As for the comments from Janet, allow me to first point out that had you ever ventured into the rarely-frozen tundra of Boston, you would absolutely see people ready to fight the Revolutionary War all over again. They, like the Azalea Trail Maids, are a wonderful reminder of the history of the area. Also like the Azalea Trail Maids, they are pretty darn funny.
Hopefully, from your own words, you can see how if the blog posting had contained something like that (the references to history and tradition) this whole mess could have been avoided.
Perhaps we could all use a US History refresher course.

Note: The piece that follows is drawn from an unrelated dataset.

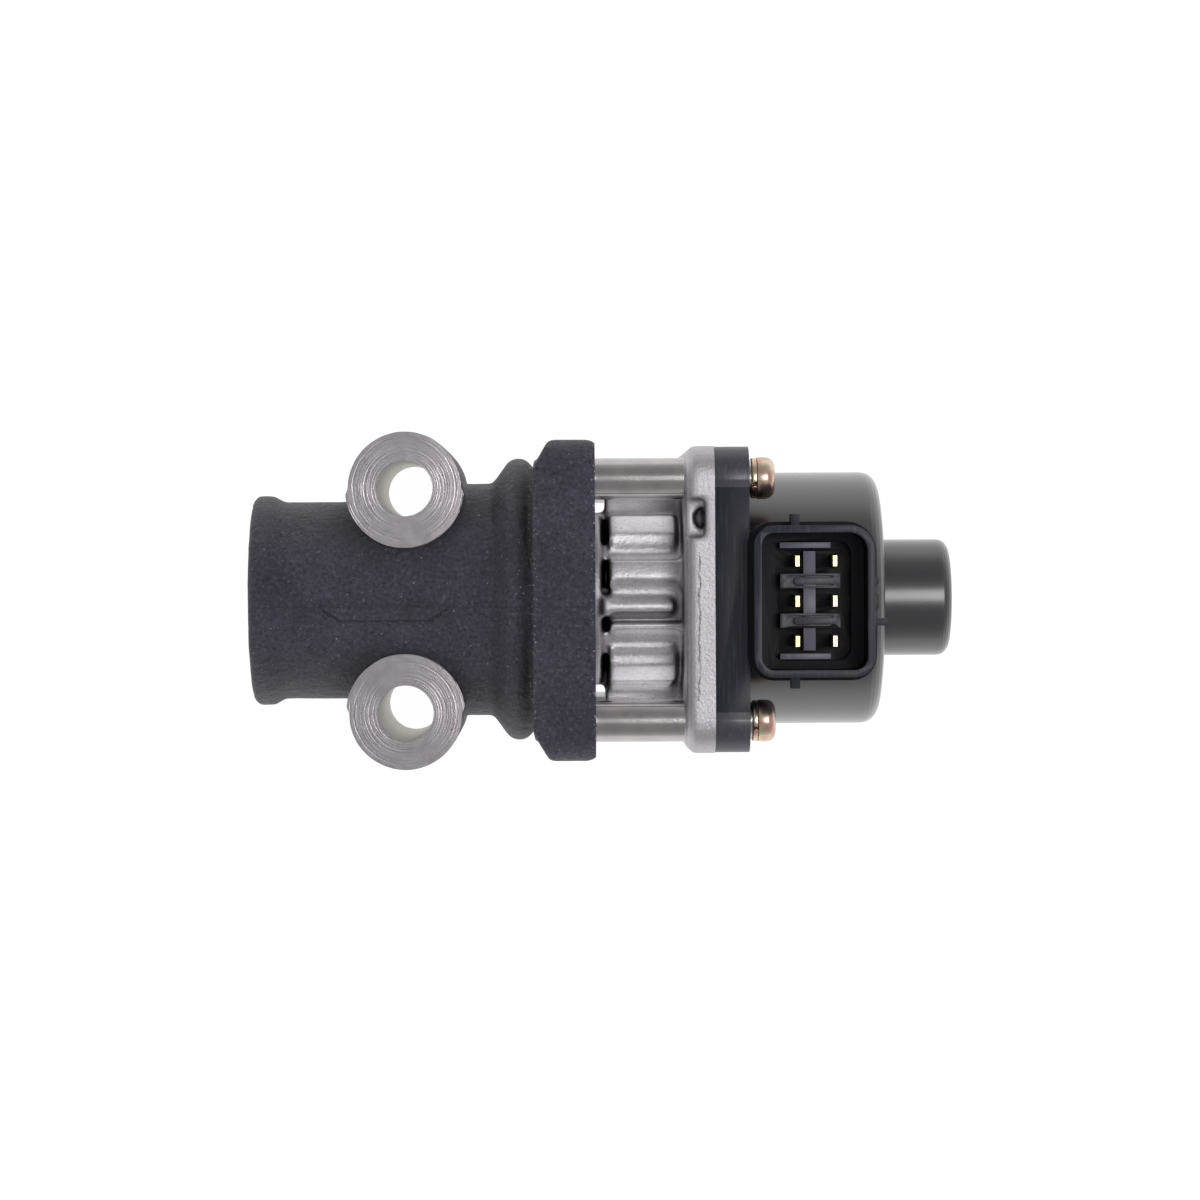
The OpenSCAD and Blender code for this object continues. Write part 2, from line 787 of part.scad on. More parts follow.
// Pan head screw with a cross recess
module screw(i) {
  cross_slot_w = screw_head_r * slot_w_share;
  cross_slot_len = screw_head_r * slot_len_share;
  slot_deep = screw_head_h * slot_deep_share;
  round_r = screw_head_h * head_round_share;
  color("#b98d6a") at_screw(i) difference() {
    union() {
      bar(screw_root + screw_r, head_x + cut, screw_r);
      on_axis(head_x) rotate_extrude()
        polygon(rounded(
          [[0, 0], [screw_head_r, 0], [screw_head_r, screw_head_h], [0, screw_head_h]],
          [0, 0, round_r, 0]
        ));
    }
    for (a = [0, 90])
      on_axis(head_x + screw_head_h - slot_deep) rotate([0, 0, a])
        translate([-cross_slot_len / 2, -cross_slot_w / 2, 0])
          cube([cross_slot_len, cross_slot_w, screw_head_h]);
  }
}

// Split ring washer
module lock_washer(i) {
  color("#c0a078") at_screw(i) difference() {
    ring(sleeve_end, head_x, washer_r, screw_hole_r);
    on_axis(sleeve_end - cut) rotate([0, 0, split_angle])
      translate([0, -washer_split / 2, 0]) cube([2 * washer_r, washer_split, washer_t + 2 * cut]);
  }
}

module limiter_sleeve(i) {
  color("#c9c9c9") at_screw(i) ring(motor_x, sleeve_end, sleeve_r, screw_hole_r);
}

module flange_o_ring() {
  color("#1d1d1c") on_axis(motor_x + o_ring_sec_r + fit) rotate_extrude()
    translate([o_ring_r, 0]) circle(r = o_ring_sec_r);
}

// Half of the motor flange's outline: a corner ear at each end of a lower flat side
function ear_side(a) =
  let (
    half = motor_flange_w / 2,
    c = screw_pitch / 2,
    pts = concat(
      [for (k = [0:arc_steps]) [c + ear_r * cos(90 * k / arc_steps), c + ear_r * sin(90 * k / arc_steps)]],
      [[c - ear_step, half], [c - ear_slope_share * ear_step, half - ear_step],
       [ear_slope_share * ear_step - c, half - ear_step], [ear_step - c, half]]
    )
  )
  [for (p = pts) [p.x * cos(a) - p.y * sin(a), p.x * sin(a) + p.y * cos(a)]];

module collar_outline(grow) {
  r = collar_corner_r + grow;
  translate([collar_x, collar_y])
    polygon(rounded(
      box_points(-grow, collar_len + grow, -collar_w / 2 - grow, collar_w / 2 + grow),
      [r, r, r * far_corner_share, r]
    ));
}

module connector_tower() {
  difference() {
    union() {
      translate([0, 0, axis_h]) {
        linear_extrude(collar_h) collar_outline(0);
        linear_extrude(base_h) collar_outline(base_grow);
        for (side = [-1, 1])
          translate([tab_x, collar_y + side * (collar_w + tab_proud) / 2, collar_h - tab_drop - tab_h / 2])
            cube([tab_w, tab_proud + cut, tab_h], center = true);
        translate([collar_x + collar_len - cut, 0, collar_h - tab_drop - tab_h]) {
          translate([0, lock_rib_y - lock_rib_w / 2, 0]) cube([lock_rib_len + cut, lock_rib_w, tab_h]);
          translate([0, collar_y - lock_step_w / 2, 0]) cube([lock_step_len + cut, lock_step_w, tab_h]);
          translate([0, lock_hook_y - lock_hook_w / 2, 0]) cube([lock_step_len + cut, lock_hook_w, tab_h]);
        }
      }
    }
    bar(can_x - 2 * cut, shoulder_x + cut, can_r + can_gap);
    bar(motor_x, can_x, can_r);
  }
}

module socket() {
  inner_r = collar_corner_r - collar_wall;
  translate([0, collar_y, axis_h]) {
    translate([0, 0, collar_h - socket_depth])
      linear_extrude(socket_depth + cut)
        polygon(rounded(
          box_points(socket_x0, socket_x0 + socket_len, -socket_w / 2, socket_w / 2),
          [inner_r, inner_r, inner_r * far_inner_share, inner_r]
        ));
    translate([0, 0, floor_z])
      linear_extrude(pocket_depth + cut)
        polygon(rounded(
          box_points(socket_x0 + ledge_x, socket_x0 + socket_len - ledge_x,
            ledge_y - socket_w / 2, socket_w / 2 - ledge_y),
          [inner_r, inner_r, inner_r, inner_r]
        ));
  }
}

// A bar with round ends along the axis, between two heights
module stadium(x0, length, y, w, z0, z1) {
  translate([0, 0, z0]) linear_extrude(z1 - z0) {
    translate([x0 + w / 2, y]) circle(r = w / 2);
    translate([x0 + length - w / 2, y]) circle(r = w / 2);
    translate([x0 + w / 2, y - w / 2]) square([length - w, w]);
  }
}

// Ribs that key the plug on the floor of the socket
module socket_bars() {
  translate([0, collar_y, axis_h]) {
    for (side = [-1, 1]) {
      y = side * pin_pitch / 2;
      difference() {
        translate([bar_x, y - bar_w / 2, floor_z - fit]) cube([bar_len, bar_w, bar_h]);
        stadium(
          bar_x + groove_w / 2, bar_len - groove_w, y, groove_w,
          floor_z + bar_h - ridge_h, floor_z + bar_h
        );
      }
      stadium(bar_x + ridge_inset, ridge_len, y, ridge_w, floor_z, floor_z + bar_h);
      translate([bar_x, side * ledge_bar_y - ledge_bar_w / 2, floor_z - fit])
        cube([ledge_bar_len, ledge_bar_w, pocket_depth]);
    }
    translate([cross_x, -cross_len / 2, floor_z - fit]) cube([cross_w, cross_len, cross_h]);
    for (row = [-1:1])
      translate([cross_x + cross_w - fit, row * pin_pitch - pin_w / 2, floor_z - fit])
        cube([pin_x + pin_row_pitch / 2 - pin_t / 2 - cross_x - cross_w - fit, pin_w, step_h]);
  }
}

// Flange, connector tower and bearing seat, moulded as one piece
module motor_housing() {
  color("#33333b") difference() {
    union() {
      difference() {
        union() {
          on_axis(motor_x) linear_extrude(motor_flange_t)
            polygon([for (a = [0:90:270]) for (p = ear_side(a)) p]);
          bar(can_x - fit, stator_x - fit, spigot_r);
          connector_tower();
        }
        socket();
      }
      socket_bars();
    }
    bar(motor_x - cut, bearing_x + fit, guide_r + fit);
    bar(bearing_x, bearing_x + bearing_w + 2 * fit, bearing_r + fit);
    bar(bearing_x, stator_x + cut, hub_bore_r);
    ring(
      motor_x - cut, motor_x + 2 * o_ring_sec_r + 2 * fit,
      o_ring_r + o_ring_width / 2, o_ring_r - o_ring_width / 2
    );
    at_screws() bar(motor_x - cut, can_x + cut, sleeve_r + fit);
    for (i = [1:6]) pin_blade(i, fit);
  }
}

module motor_can() {
  inner_r = can_r - can_wall;
  cap_inner_r = cap_r - can_wall;
  color("#1c1c1f") on_axis(0) rotate_extrude()
    polygon(rounded(
      [
        [inner_r, can_x], [can_r, can_x], [can_r, shoulder_x], [cap_r, shoulder_x],
        [cap_r, end_x], [0, end_x], [0, end_x - can_wall], [cap_inner_r, end_x - can_wall],
        [cap_inner_r, shoulder_x - can_wall], [inner_r, shoulder_x - can_wall]
      ],
      [
        0, 0, can_fillet, can_wall / 2,
        cap_fillet, 0, 0, cap_fillet - can_wall,
        can_wall / 2, can_fillet - can_wall
      ]
    ));
}

// Round bar with two flats, between two places on the axis
module flatted_bar(x0, x1, r, across) {
  intersection() {
    bar(x0, x1, r);
    translate([x0, -across / 2, axis_h - r]) cube([x1 - x0, across, 2 * r]);
  }
}

module screw_guide() {
  color("#8c8f92") difference() {
    bar(motor_x, bearing_x, guide_r);
    flatted_bar(motor_x - cut, bearing_x + cut, lead_screw_r + fit, flats_w + 2 * fit);
  }
}

module ball_race() {
  on_axis(bearing_x + fit + bearing_w / 2) rotate_extrude()
    translate([ball_orbit_r, 0]) circle(r = ball_r + fit);
}

module front_bearing_outer() {
  color("#a8a8aa") difference() {
    ring(bearing_x + fit, bearing_x + fit + bearing_w, bearing_r, outer_ring_r);
    ball_race();
  }
}

module front_bearing_inner() {
  color("#a8a8aa") difference() {
    ring(bearing_x + fit, bearing_x + fit + bearing_w, inner_ring_r, journal_r + fit);
    ball_race();
  }
}

module front_bearing_balls() {
  color("#c8c8ca") on_axis(bearing_x + fit + bearing_w / 2)
    for (k = [0:balls - 1]) rotate([0, 0, 360 * k / balls])
      translate([ball_orbit_r, 0, 0]) sphere(r = ball_r);
}

module rear_bush() {
  color("#b08d57") ring(bush_x, bush_x + rear_bush_len, rear_bush_r, journal_r + fit);
}

module preload_washer() {
  color("#8d8d90") ring(bush_x - preload_t - fit, bush_x - fit, preload_r, journal_r + fit);
}

module lead_screw() {
  color("#9c9c9e") union() {
    flatted_bar(screw_tip_x, screw_tip_x + flats_len, lead_screw_r, flats_w);
    bar(screw_tip_x + flats_len - fit, lead_screw_end, lead_screw_r);
  }
}

module rotor_hub() {
  color("#c9b48a") difference() {
    union() {
      bar(hub_front, hub_tail, journal_r);
      bar(magnet_x - hub_collar, hub_rear, hub_r - fit);
      bar(magnet_x - hub_collar, magnet_x, hub_collar_r);
      bar(hub_rear - fit, bush_x - preload_t - 2 * fit, inner_ring_r);
    }
    bar(hub_front - cut, hub_tail + cut, lead_screw_r + fit);
  }
}

module rotor_magnet() {
  color("#4a4744") ring(magnet_x + fit, hub_rear, magnet_r, hub_r);
}

// Pressed steel plate with a ring of teeth bent along the axis
module pole_plate(i) {
  second = i > 2 ? 1 : 0;
  points_left = i % 2 == 0 ? 1 : 0;
  coil_x = stator_x + second * (coil_len + stator_gap);
  x0 = points_left ? coil_x + coil_len - plate_sheet : coil_x;
  tooth_len = coil_len - 2 * plate_sheet - stator_gap;
  tooth_x = points_left ? x0 - tooth_len : x0;
  tooth_w = PI * stator_bore_r / teeth * tooth_share;
  shift = 360 / teeth * (points_left / 2 + second / 4);
  color("#85868a") union() {
    ring(x0, x0 + plate_sheet, spigot_r, stator_bore_r);
    intersection() {
      ring(tooth_x, tooth_x + tooth_len + plate_sheet, stator_bore_r + tooth_t, stator_bore_r);
      for (k = [0:teeth - 1])
        on_axis(tooth_x) rotate([0, 0, shift + 360 * k / teeth])
          translate([0, -tooth_w / 2, 0]) cube([2 * stator_bore_r, tooth_w, tooth_len + plate_sheet]);
    }
  }
}

module bobbin(second) {
  x0 = stator_x + second * (coil_len + stator_gap) + plate_sheet + stator_gap;
  x1 = x0 + coil_len - 2 * plate_sheet - 2 * stator_gap;
  color("#d8d2c0") difference() {
    bar(x0, x1, bobbin_flange_r);
    ring(x0 + bobbin_wall, x1 - bobbin_wall, bobbin_flange_r + cut, bobbin_r + bobbin_wall);
    bar(x0 - cut, x1 + cut, bobbin_r);
  }
}

module winding(second) {
  x0 = stator_x + second * (coil_len + stator_gap) + plate_sheet + bobbin_wall + 2 * stator_gap;
  x1 = x0 + coil_len - 2 * plate_sheet - 2 * bobbin_wall - 4 * stator_gap;
  color("#a85a32") ring(x0, x1, winding_r, bobbin_r + bobbin_wall + stator_gap);
}

// Flat blade pin, in two rows of three, with its tip tapered
module pin_blade(i, grow) {
  row = i > 3 ? 1 : -1;
  place = (i - 1) % 3 - 1;
  taper = grow > 0 ? 0 : pin_t * pin_tip_share;
  w = pin_w + 2 * grow;
  t = pin_t + 2 * grow;
  low = floor_z - pin_root - grow;
  high = floor_z + pin_h;
  translate([pin_x + row * pin_row_pitch / 2 - t / 2, collar_y - place * pin_pitch, axis_h])
    rotate([90, 0, 90]) linear_extrude(t)
      polygon([
        [-w / 2, low], [w / 2, low], [w / 2, high - taper],
        [w / 2 - taper / 2, high], [taper / 2 - w / 2, high], [-w / 2, high - taper]
      ]);
}

module terminal_pin(i) {
  color("#d8b75a") pin_blade(i, 0);
}

valve_body();
end_plug();
valve_seat();
pintle_valve();
stem_bush();
stem_seal();
motor_holder();
return_spring();
spring_holder();
for (i = [1:4]) {
  spacer_tube(i);
  screw(i);
  lock_washer(i);
  limiter_sleeve(i);
  pole_plate(i);
}
flange_o_ring();
motor_housing();
motor_can();
screw_guide();
front_bearing_outer();
front_bearing_inner();
front_bearing_balls();
rear_bush();
preload_washer();
lead_screw();
rotor_hub();
rotor_magnet();
bobbin(0);  // bobbin_front
bobbin(1);  // bobbin_rear
winding(0);  // winding_front
winding(1);  // winding_rear
for (i = [1:6])
  terminal_pin(i);
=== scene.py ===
"""Finishes, cast surfaces, light and camera for the exhaust gas recirculation valve."""
import json
import math

import bpy
from mathutils import Matrix, Vector


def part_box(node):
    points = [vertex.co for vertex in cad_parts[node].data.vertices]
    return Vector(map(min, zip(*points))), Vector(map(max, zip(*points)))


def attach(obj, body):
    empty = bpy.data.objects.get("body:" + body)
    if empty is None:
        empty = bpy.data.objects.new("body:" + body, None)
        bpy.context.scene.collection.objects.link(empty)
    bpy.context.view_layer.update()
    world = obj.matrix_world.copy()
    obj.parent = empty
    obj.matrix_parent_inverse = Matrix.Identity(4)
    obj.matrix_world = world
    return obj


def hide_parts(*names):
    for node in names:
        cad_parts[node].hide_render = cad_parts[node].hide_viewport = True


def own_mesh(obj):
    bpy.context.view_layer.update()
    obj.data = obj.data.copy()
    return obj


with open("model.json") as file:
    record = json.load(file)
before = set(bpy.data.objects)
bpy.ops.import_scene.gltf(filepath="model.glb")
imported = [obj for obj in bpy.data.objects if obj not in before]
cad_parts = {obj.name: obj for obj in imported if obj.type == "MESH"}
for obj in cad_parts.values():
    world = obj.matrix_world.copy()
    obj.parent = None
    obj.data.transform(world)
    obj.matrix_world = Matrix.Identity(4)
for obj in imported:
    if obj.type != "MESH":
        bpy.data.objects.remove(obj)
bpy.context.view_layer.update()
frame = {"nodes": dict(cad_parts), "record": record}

MM = 0.001
UP = Vector((0, 0, 1))
ALONG = Vector((1, 0, 0))

# Places read from the frame
body_low, body_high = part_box("valve_body")
can_low, can_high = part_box("motor_can")
holder_low, holder_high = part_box("motor_holder")
housing_low, housing_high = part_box("motor_housing")
axis_z = (can_low.z + can_high.z) / 2
flange_right = body_high.x
bolts = next(m for m in frame["record"]["mounts"] if m["name"] == "mounting_bolts")
bolt_y = bolts["dims"]["spacing_y_mm"] * MM / 2
bolt_r = bolts["dims"]["hole_r_mm"] * MM
boss_top = 43.5 * MM
spot_r = 9.6 * MM
screw_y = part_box("screw_1")[0].y / 2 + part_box("screw_1")[1].y / 2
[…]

In Mod Vowels opinion, we could all use a refresher course in manners. Because, after all, this is what it all comes down to. The short version of this story is as follows.
“Some out of towners flew in for a wedding and poked fun at the Azalea Trail Maids but never bothered to find out who they were before taking to their internet blog to blast them for their pastels. In turn, they are pissed because we found out about it and called them out for it.”
Mod Vowel wants to point out that this is the beauty of the internet. Anyone can publish anything they like. However, they have to be willing to stand behind it and defend it when the time comes. And if they were wrong or offended someone, they either need to correct it or leave it be and move on.
Mod Vowel isn’t sure how it goes up North and isn’t going to even pretend like a vowel could understand, but one thing we are taught in the South (something Mod Vowel thought was universal) if you don’t have anything nice to say, don’t say it at all. And Mod Vowel has always had a firm belief in “taking care of mine.” Mobile is mine. And Mod Vowel doesn’t hold back. So, in the future, any blogger who wants to poke fun at hard working young women for doing something kind without even trying to do research or simply ask them what was going on, be prepared for someone to call you out on it and hold you accountable.
Mobile loves its Mod Mobilians. And will defend them against “intentionally dim witted” bloggers with every key stroke they can muster.